Dass die Zahl der von Obdachlosigkeit bedrohten Menschen im Landkreis in den vergangenen Jahren signifikant nach oben geschnellt ist, bestätigt auch Anita Rinke, Sozialpädagogin bei der Fachstelle der Diakonie zur Verhinderung von Obdachlosigkeit im Landkreis (FOL). Darunter seien erschreckend viele Familien mit Kindern: 579 Menschen betreute die Fachstelle in 2012 - fast ein Viertel davon, nämlich 149, waren Kinder. Besonders viele der Klienten kommen aus Neufahrn und Moosburg, was Rinke mit der Anbindung zum Flughafen, dem größten Arbeitgeber der Region, erklärt. Der biete zwar viele Jobs, aber vor allem im Niedriglohnsektor. Bei Arbeitslosigkeit und fehlenden Rücklagen könne oft die Miete nicht mehr bezahlt werden.

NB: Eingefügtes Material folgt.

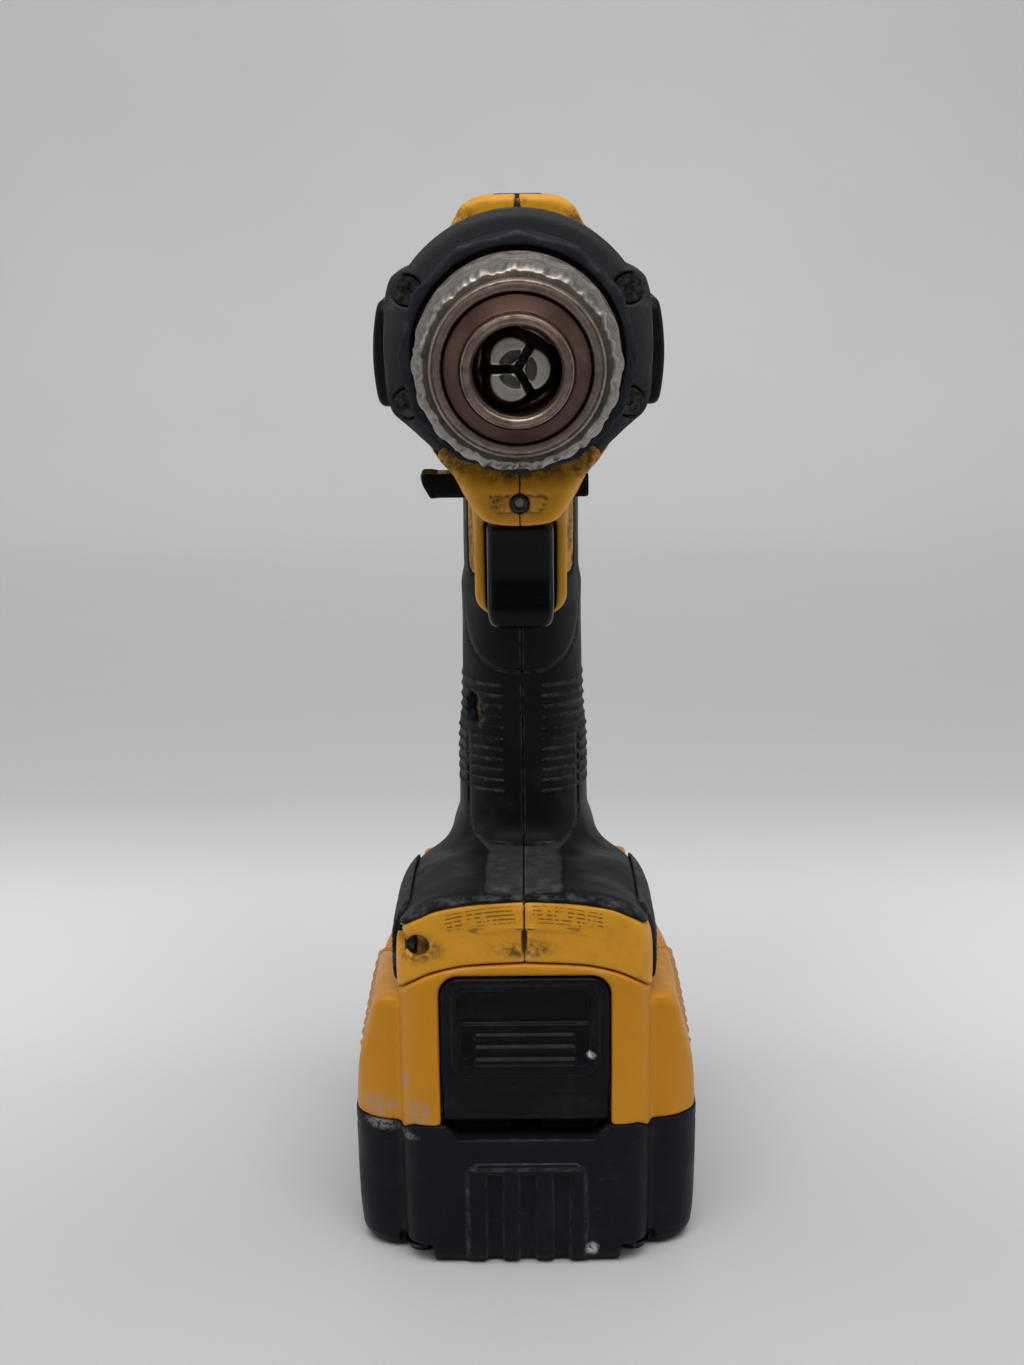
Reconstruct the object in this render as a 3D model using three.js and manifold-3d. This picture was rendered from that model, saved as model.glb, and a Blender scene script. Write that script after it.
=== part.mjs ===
// Cordless drill with a keyless chuck, a two-stage planetary gearbox and a slide-on battery pack.
// Units are millimetres. +Z is up, the chuck points along -Y, and +X is to the right of someone who
// looks at the chuck. The origin is on the ground under the middle of the whole tool.
import * as THREE from "three";
import { mergeVertices } from "three/addons/utils/BufferGeometryUtils.js";
import Module from "manifold-3d";

const wasm = await Module();
wasm.setup();

// ---------------------------------------------------------------- driving dimensions
const AXIS_HEIGHT = 204; // spindle axis above the ground
const GAP = 0.3; // clearance between neighbouring pieces
const WALL = 2.4; // moulded wall thickness

const NOSE_Y = -95; // front of the chuck
const CHUCK_BACK_Y = -52.6;
const JAW_TILT = 20; // degrees between a jaw's travel and the spindle axis
const JAW_RADIUS = 4;
const JAW_FRONT_Y = -89.5;
const JAW_LENGTH = 19.5;
const JAW_FRONT_OFFSET = 1.95; // jaw centre line from the spindle axis, at the jaw's front
const JAW_FACE_OFFSET = 0.8; // gripping face from the plane between two jaws
const SLEEVE_RADIUS = 20.4;

const COLLAR_RADIUS = 24;
const COLLAR_FRONT_Y = -57;
const COLLAR_BACK_Y = -34.2;
const GEAR_CASE_RADIUS = 28;
const GEAR_CASE_FRONT_Y = -33.8;
const GEAR_CASE_BACK_Y = -15;
const NECK_RADIUS = 15.8;
const CASE_BORE = 21.4;

const GEAR_MODULE = 1;
const SUN_TEETH = 12;
const PLANET_TEETH = 12;
const RING_TEETH = SUN_TEETH + 2 * PLANET_TEETH;
const ORBIT_RADIUS = (GEAR_MODULE * (SUN_TEETH + PLANET_TEETH)) / 2;
const BACKLASH = 0.3;

const HOUSING_FRONT_Y = GEAR_CASE_BACK_Y + GAP;
const HOUSING_BACK_Y = 95;
const BARREL_RADIUS = 27.7;
const HOUSING_TOP = 234.7;
const GRIP_SKIN = 2; // thickness of the soft overmould on the handle
const GRIP_TOP = 143.2;
const GRIP_CAP_BOTTOM = 79;
const FOOT_FRONT_Y = -43;
const FOOT_BOTTOM = 62.2;

const TRIGGER_HALF_WIDTH = 7.1;
const TRIGGER_BOTTOM = 143.8;
const TRIGGER_TOP = 166.7;
const TRIGGER_FRONT_Y = -38;
const LED_HEIGHT = 172.3;
const BUTTON_BOTTOM = 170;
const BUTTON_TOP = 175.5;

const PACK_HALF_WIDTH = 38.85;
const PACK_FRONT_Y = -36;
const PACK_BACK_Y = 76;
const PACK_PARTING = 32;
const PACK_TOP = 61.6;
const NOSE_HALF_WIDTH = 27.7;
const PACK_NOSE_Y = -43.4;
const LATCH_HALF_WIDTH = 18.6;
const LATCH_BOTTOM = 34.6;
const LATCH_TOP = 68.4;
const CELL_RADIUS = 9.1;
const CELL_LENGTH = 65;
const CELL_PITCH = 19.4;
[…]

Die meisten der Klienten kommen erst zur Beratung, wenn bereits die Räumungsklage eingereicht wurde. "Die drohende Obdachlosigkeit erzeugt dann einen massiven Druck auf die Betroffenen. Enorme Existenzangst ist die Folge. Viele sind wie gelähmt, schaffen es in dieser Situation nicht, aktiv zu werden", schildert Rinke. Insgesamt 122 der Fälle in der FOL konnten 2012 durch einen Umzug "positiv" abgeschlossen werden, in zehn Fällen war die Obdachlosigkeit nicht zu vermeiden. Die 15 Betroffenen, darunter zwei Kinder,mussten in von den jeweiligen Kommunen zur Verfügung gestellte Notunterkünfte umziehen. Ganz schwierig sei es, mit der Situation in einer Notunterkunft leben zu müssen, zurecht zu kommen und wieder Fuß zu fassen.

"Der Mangel an bezahlbarem Wohnraum, die hohen Mieten und die zu geringe Zahl an Sozialwohnungen erschwert unsere Arbeit enorm", kritisiert Rinke. Der Wohnungsmarkt müsste sich verändern: Nicht nur das Angebot an günstigen Wohnungen müsse größer werden, sondern auch mehr Sozialwohnungen müssten gebaut werden. In einigen Gemeinden gebe es noch nicht einmal Notunterkünfte, kritisiert die Sozialpädagogin.